Summer always is a time for us as a community theater to celebrate the carefree, the uninhibited, and the whimsical. Our July show is all of those and far more. We are proud to present a recent Broadway hit, One Man, Two Guvnors by Richard Bean, a hilarious commedia dell arte’ piece based on a seventeenth century classic by Goldoni. Commedia dell arte’ is a style of theatre that presents stock characters in hysterical dilemmas. This play is filled with both. It is the fast-paced tale of a down-on-his-luck British chap who finds himself serving two demanding masters at the same time. And he can keep neither of them, nor his duties, nor his cravings straight. Add to this ensemble comedy music from the 1960s and beyond (Beatles fans, take note) and we’re sure to add a spark to the season.

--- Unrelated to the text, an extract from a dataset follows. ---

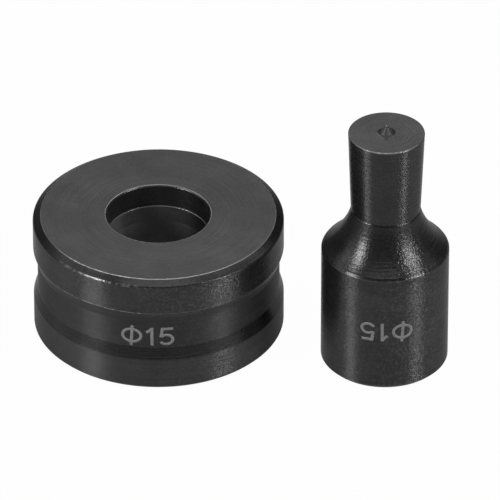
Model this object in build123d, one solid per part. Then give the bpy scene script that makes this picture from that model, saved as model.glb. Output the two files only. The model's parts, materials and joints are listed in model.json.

Perhaps our greatest leap of faith ever comes with our fall show. My greatest literary love always has been twentieth century American classics, and after years of discussion we are producing A Streetcar Named Desire. This icon of the American theatre cemented Tennessee Williams’ reputation as a giant in his field. He created incredible characters: tormented Blanche DuBois, her sensuous sister Stella, her ruthless brother-in-law, the rough-hewn Stanley Kowalski, and the gentle, fumbling Mitch. We are honored and excited to bring these characters in this passionate drama to the Bobcat Players’ stage. We can’t wait for our audiences to take a memorable ride on that infamous streetcar.
We instituted our season special, a one-weekend show, seven years ago with Jeffrey Hatcher and Mitch Albom’s beautiful tale of friendship, Tuesdays With Morrie. Our goal, then and now, was to bring to our stage plays that we otherwise could not incorporate into our regular season. Some boasted very small casts; others tackled quirky subjects. We have treated all of them in the most minimal way with bare bones staging that allows the actors and the script to carry the performance.
This year we have found a highly entertaining noir-style comedy, Red Herring by Michael Holinger. Part murder mystery, part nostalgic slice of the fifties, part romantic comedy, part social commentary – this script has it all. It begins with a body fished out of Boston Harbor and takes shape with Russian spies and FBI agents, nosy landladies fussy bridal shop owners, and hardened cops. Ultimately it is the love story of three impossibly different couples who all seek meaning and comfort in a crazy world. It’s a most engaging script that will make use of our new lights and sound system and test our technical savvy. It’s sure to be a theatrical experience like no other. [As an aside: Red Herring is the only show in our season that did not make it to Broadway, so there is no official playbill available to post here. But don't worry, we'll have lots of fun insight about it available for you in the future!]
We also are excited to announce that we are welcoming three new directors to the fold: Jessica Patterson–Galayda, Lora Oxenreiter, and Barbara Burgess LeFebvre. Stay tuned for more about them in future blogs.
So that’s the season, varied and vastly entertaining. It entails more than thirty roles, hopefully bringing to the stage some veterans audiences have loved and some newcomers audiences will be eager to meet. Auditions are scheduled, as always, for early January, so anyone who has an urge to be onstage is invited to come out. If the stage isn’t your thing, we need volunteers behind the scenes as well. We welcome anyone who is curious to join our theater family. And we hope that whether performer or stagehand or faithful audience member that, like us, you will fall in love with the theater.